◆ **WHAT IS BEING ASKED**
The listing below contains a span that opens with the line containing "points = [vertex.co" and closes with the line containing "obj.data.transform(world)". Return that span exactly.

◆ **RECORDS TO USE**
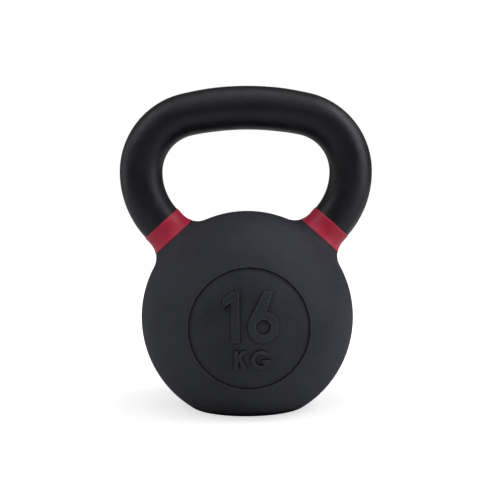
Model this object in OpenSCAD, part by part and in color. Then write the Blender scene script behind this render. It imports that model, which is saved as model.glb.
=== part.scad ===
// Kettlebell, 16 kg, cast iron. Origin on the floor at the middle of the foot, +Z up,
// the handle runs along X and the recessed disc faces -Y.

/* [Bell] */
// Diameter of the ball
ball_d = 155; // [129:0.5:186]
// Diameter across the flat foot, where the ball is cut off
foot_d = 82.8; // [69:0.1:99]
// Rounding of the foot's edge
foot_fillet = 2.5; // [1:0.5:5]

/* [Handle] */
// Overall width across the handle
handle_w = 184; // [153:0.5:221]
// Clear height between the top of the ball and the underside of the grip
window_h = 59.1; // [49:0.1:71]
// Diameter of the grip
grip_d = 31.6; // [26:0.1:38]
// Radius of the grip's slow arch, on its centreline
arch_r = 198; // [165:1:238]
// Radius of the two corners, on the centreline
corner_r = 43; // [36:0.5:50]
// Fillet where a horn meets the ball
root_fillet = 15; // [12:0.5:18]
// Straight stretch of each horn above its fillet
neck_len = 5.6; // [4:0.1:8]

/* [Colour bands] */
// How far down the fillet each band reaches, along the horn
band_drop = 8; // [5:0.5:10]
// Thickness of the band's coat
band_t = 0.25; // [0.2:0.05:0.5]

/* [Recessed disc] */
// Diameter of the disc on the front of the ball
disc_d = 82.8; // [69:0.1:95]
// Depth of the disc below the ball's surface
disc_depth = 1.2; // [0.8:0.1:2]
// Height of the large raised numerals
numeral_h = 34; // [28:1:38]
// Height of the small raised letters under them
unit_h = 13; // [10:1:15]

/* [Hidden] */
$fn = 96;

iron = [0.17, 0.17, 0.18];
enamel = [0.68, 0.1, 0.2];

ball_r = ball_d / 2;
grip_r = grip_d / 2;
// the bar is one even thickness on the real casting. Each stretch is a hair slimmer here than the
// one that its end is buried in, because solids whose round faces coincide don't join cleanly
neck_r = grip_r - 0.05;
side_r = grip_r - 0.2;
bend_r = grip_r - 0.3;
// each slimmer stretch runs this many degrees into its thicker neighbour
overrun = 1;

// the ball's centre stands this high when it rests on its foot
centre_z = sqrt(ball_r ^ 2 - (foot_d / 2) ^ 2);

// centre of the root fillet's circle, beside the horn's axis and along it from the ball's centre
root_x = neck_r + root_fillet;
root_s = sqrt((ball_r + root_fillet) ^ 2 - root_x ^ 2);
neck_s = root_s + neck_len;
// the ball's fillet is carried this far short of tangent, so that its edge is crisp
root_sink = 0.03;
seam_s = root_s - root_sink;

// centreline of the handle, measured from the ball's centre
half_w = handle_w / 2 - side_r;
top_z = ball_r + window_h + grip_r;
arch_z = top_z - arch_r;
arch_angle = asin((half_w - corner_r) / (arch_r - corner_r));
corner_x = half_w - corner_r;
corner_z = arch_z + (arch_r - corner_r) * cos(arch_angle);
// the side arc leaves the straight neck and is upright at the height of the corner's centre
side_arc_r = (half_w ^ 2 + corner_z ^ 2 - neck_s ^ 2) / (2 * half_w);
side_arc_x = half_w - side_arc_r;
horn_angle = atan2(side_arc_x, corner_z) + atan2(side_arc_r, neck_s);

disc_r = disc_d / 2;
numeral_w = numeral_h * 0.165;
unit_w = unit_h * 0.2;

// turns its children to stand along one horn's axis, from the ball's centre
module along_horn(side) {
    translate([0, 0, centre_z])
        rotate([0, side * horn_angle, 0])
            children();
}

// a bent stretch of round bar in the XZ plane, about (x, z) from the ball's centre
module bent_bar(x, z, bend, from, turn, bar_r) {
    translate([x, 0, centre_z + z])
        rotate([90, 0, 0])
            rotate([0, 0, from])
                rotate_extrude(angle = turn)
                    translate([bend, 0])
                        circle(bar_r);
}

// sits its children on the front of the ball, facing -Y, from deep inside it
module on_front() {
    translate([0, -ball_r * 0.4, centre_z])
        rotate([90, 0, 0])
            children();
}

module ball() {
    edge_x = sqrt((ball_r - foot_fillet) ^ 2 - (centre_z - foot_fillet) ^ 2);
    edge_y = foot_fillet - centre_z;
    join_x = edge_x * ball_r / (ball_r - foot_fillet);
    join_y = edge_y * ball_r / (ball_r - foot_fillet);
    join_angle = atan2(edge_y, edge_x);
    round_steps = 6;
    translate([0, 0, centre_z])
        rotate_extrude() {
            intersection() {
                circle(ball_r);
                translate([0, join_y])
                    square([ball_r + 1, 2 * ball_r]);
            }
            polygon(concat(
                [[0, join_y], [0, -centre_z]],
                [for (i = [0 : round_steps])
                    let (a = -90 + (join_angle + 90) * i / round_steps)
                    [edge_x + foot_fillet * cos(a), edge_y + foot_fillet * sin(a)]]
            ));
        }
}

// the flared root of a horn, between the ball and the seam
module root() {
    inside = ball_r / 2 / norm([root_x, root_s]);
    rotate_extrude()
        difference() {
            polygon([
                [0, root_s * inside],
                [root_x * inside, root_s * inside],
                [root_x, seam_s],
                [0, seam_s]
            ]);
            translate([root_x, root_s])
                circle(root_fillet);
        }
}

module numeral_one(h, w) {
    polygon([
        [-w / 2, 0],
        [w / 2, 0],
        [w / 2, h],
        [-w * 0.35, h],
        [-w * 1.45, h - w * 0.85],
        [-w * 1.45, h - w * 1.95],
        [-w / 2, h - w * 1.25]
    ]);
}

module numeral_six(h, w) {
    bowl_r = h * 0.31;
    lean = 28;
    rise = h - bowl_r * (1 + sin(lean));
    run = rise * tan(lean);
    difference() {
        union() {
            translate([0, bowl_r])
                circle(bowl_r);
            polygon([
                [-bowl_r * cos(lean) + 0.05, bowl_r * (1 + sin(lean))],
                [0, bowl_r],
                [w * 0.6, bowl_r * 1.6],
                [-bowl_r * cos(lean) + run + w * 1.15, h],
                [-bowl_r * cos(lean) + run + 0.05, h]
            ]);
        }
        translate([0, bowl_r])
            circle(bowl_r - w);
    }
}

module letter_k(h, w) {
    reach = h * 0.64;
    foot_y = h * 0.32;
    slope = (h - foot_y) / (reach - w * 0.5);
    near_x = w * 0.9;
    far_x = w * 1.8;
    translate([-reach / 2, 0]) {
        square([w, h]);
        polygon([
            [w * 0.5, foot_y],
            [reach, h],
            [reach - w * 1.3, h],
            [w * 0.5, foot_y + slope * w * 1.3]
        ]);
        polygon([
            [near_x, foot_y + slope * (near_x - w * 0.5) + 0.3],
            [reach - w * 1.25, 0],
            [reach + w * 0.1, 0],
            [far_x, foot_y + slope * (far_x - w * 0.5) + 0.3]
        ]);
    }
}

module letter_g(h, w) {
    bowl_r = h / 2;
    translate([0, bowl_r]) {
        difference() {
            circle(bowl_r);
            circle(bowl_r - w);
            polygon([[0, 0], [bowl_r * 2, 0], [bowl_r * 2, bowl_r * 1.4]]);
        }
        translate([bowl_r * 0.12, -w])
            square([bowl_r * 0.86, w]);
    }
}

// the weight, cast proud of the disc's floor
module weight_mark() {
    linear_extrude(ball_r) {
        translate([-numeral_h * 0.28, -numeral_h * 0.24])
            numeral_one(numeral_h, numeral_w);
        translate([numeral_h * 0.27, -numeral_h * 0.24])
            numeral_six(numeral_h, numeral_w);
        translate([-unit_h * 0.48, -numeral_h * 0.4 - unit_h])
            letter_k(unit_h, unit_w);
        translate([unit_h * 0.56, -numeral_h * 0.4 - unit_h])
            letter_g(unit_h, unit_w);
    }
}

// everything that the disc takes out of the ball: a skin of even depth, less the raised mark
module disc_recess() {
    difference() {
        on_front()
            cylinder(r = disc_r, h = ball_r);
        translate([0, 0, centre_z])
            sphere(ball_r - disc_depth);
        on_front()
            weight_mark();
    }
}

module bell() {
    color(iron)
        difference() {
            union() {
                ball();
                for (side = [-1, 1])
                    along_horn(side)
                        root();
            }
            disc_recess();
        }
}

module half_handle() {
    along_horn(1)
        translate([0, 0, seam_s])
            cylinder(r = neck_r, h = neck_s - seam_s + 0.5);
    bent_bar(side_arc_x, corner_z, side_arc_r, -horn_angle - overrun, horn_angle + overrun, side_r);
    bent_bar(corner_x, corner_z, corner_r, -overrun, 90 - arch_angle + 2 * overrun, bend_r);
}

module handle() {
    color(iron) {
        half_handle();
        mirror([1, 0, 0])
            half_handle();
        bent_bar(0, arch_z, arch_r, 90 - arch_angle, 2 * arch_angle, grip_r);
    }
}

// a point on the root fillet, t degrees down from its top, grown outward by the coat
function fillet_point(t, coat) = [
    root_x - (root_fillet - coat) * cos(t),
    root_s - (root_fillet - coat) * sin(t)
];

module band(side) {
    low_t = asin(band_drop / root_fillet);
    steps = 8;
    color(enamel)
        along_horn(side)
            rotate_extrude()
                polygon(concat(
                    [[neck_r + band_t, neck_s], [neck_r, neck_s]],
                    [for (i = [0 : steps]) fillet_point(low_t * i / steps, 0)],
                    [for (i = [steps : -1 : 0]) fillet_point(low_t * i / steps, band_t)]
                ));
}

bell();
handle();
band(-1);  // left_band
band(1);  // right_band
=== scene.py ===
# %% [markdown]
# # A cast iron kettlebell
#
# The real thing is one solid lump of grey iron: a ball cut flat underneath, with a round bar that
# leaves it by two horns and closes in a slow arch over the top. It is baked in a black powder
# coat. A ring of red round the foot of each horn, taken here to be sprayed enamel, marks the weight.
# The lesson models it the way a maker would turn and cast it: the ball first, then the horns'
# fillets, the handle, the enamel, the raised weight on the front, and last the finishes.

import math

import bmesh
import bpy
from mathutils import Euler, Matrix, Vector


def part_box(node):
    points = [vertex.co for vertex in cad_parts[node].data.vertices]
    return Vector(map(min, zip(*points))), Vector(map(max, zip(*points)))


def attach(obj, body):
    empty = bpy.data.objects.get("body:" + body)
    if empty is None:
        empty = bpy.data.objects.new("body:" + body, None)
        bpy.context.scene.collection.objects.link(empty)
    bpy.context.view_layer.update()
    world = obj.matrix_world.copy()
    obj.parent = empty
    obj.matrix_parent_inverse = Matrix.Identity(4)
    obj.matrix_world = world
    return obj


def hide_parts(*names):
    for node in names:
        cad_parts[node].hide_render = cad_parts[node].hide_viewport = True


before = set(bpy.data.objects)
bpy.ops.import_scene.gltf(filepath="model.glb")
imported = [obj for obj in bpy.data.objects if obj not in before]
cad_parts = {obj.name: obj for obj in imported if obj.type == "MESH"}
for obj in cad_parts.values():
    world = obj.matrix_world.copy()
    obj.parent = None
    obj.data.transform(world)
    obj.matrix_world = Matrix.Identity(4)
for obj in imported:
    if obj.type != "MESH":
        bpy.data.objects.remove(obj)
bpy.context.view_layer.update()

# %% [markdown]
# ## The sizes that everything shares
#
# The frame already holds the iron's outline, so the sizes are read from it where it shows them:
# the ball from the bell's width, the bar from the handle's depth. A box can't show the bends,
# fillets and depths inside that outline, so they repeat the values of the part's own source.

# %% Read the ball and the bar from the frame
bell_low, bell_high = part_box("bell")
handle_low, handle_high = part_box("handle")

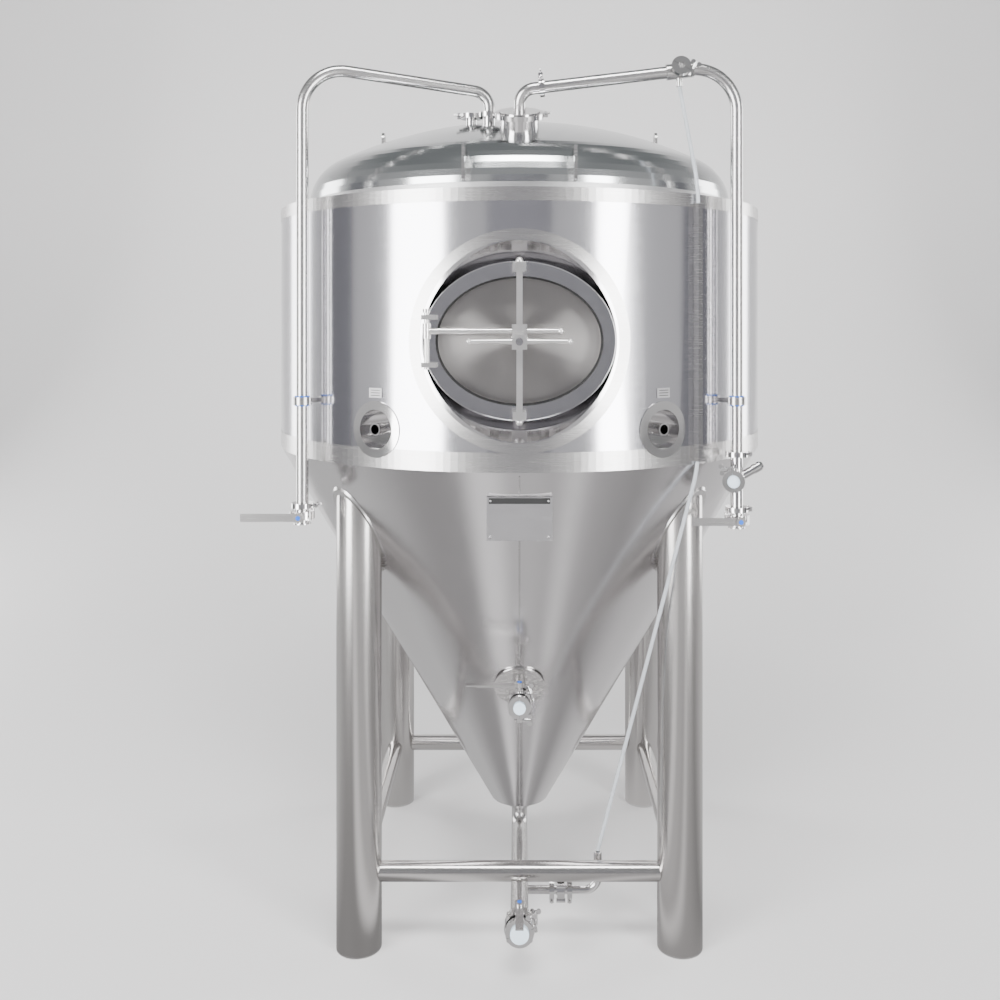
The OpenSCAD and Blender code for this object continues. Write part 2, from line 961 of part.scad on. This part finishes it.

◆ **SOLUTION FOR THIS TASK**
    points = [vertex.co for vertex in cad_parts[node].data.vertices]
    return Vector(map(min, zip(*points))), Vector(map(max, zip(*points)))


def attach(obj, body):
    empty = bpy.data.objects.get("body:" + body)
    if empty is None:
        empty = bpy.data.objects.new("body:" + body, None)
        bpy.context.scene.collection.objects.link(empty)
    bpy.context.view_layer.update()
    world = obj.matrix_world.copy()
    obj.parent = empty
    obj.matrix_parent_inverse = Matrix.Identity(4)
    obj.matrix_world = world
    return obj


def hide_parts(*names):
    for node in names:
        cad_parts[node].hide_render = cad_parts[node].hide_viewport = True


before = set(bpy.data.objects)
bpy.ops.import_scene.gltf(filepath="model.glb")
imported = [obj for obj in bpy.data.objects if obj not in before]
cad_parts = {obj.name: obj for obj in imported if obj.type == "MESH"}
for obj in cad_parts.values():
    world = obj.matrix_world.copy()
    obj.parent = None
    obj.data.transform(world)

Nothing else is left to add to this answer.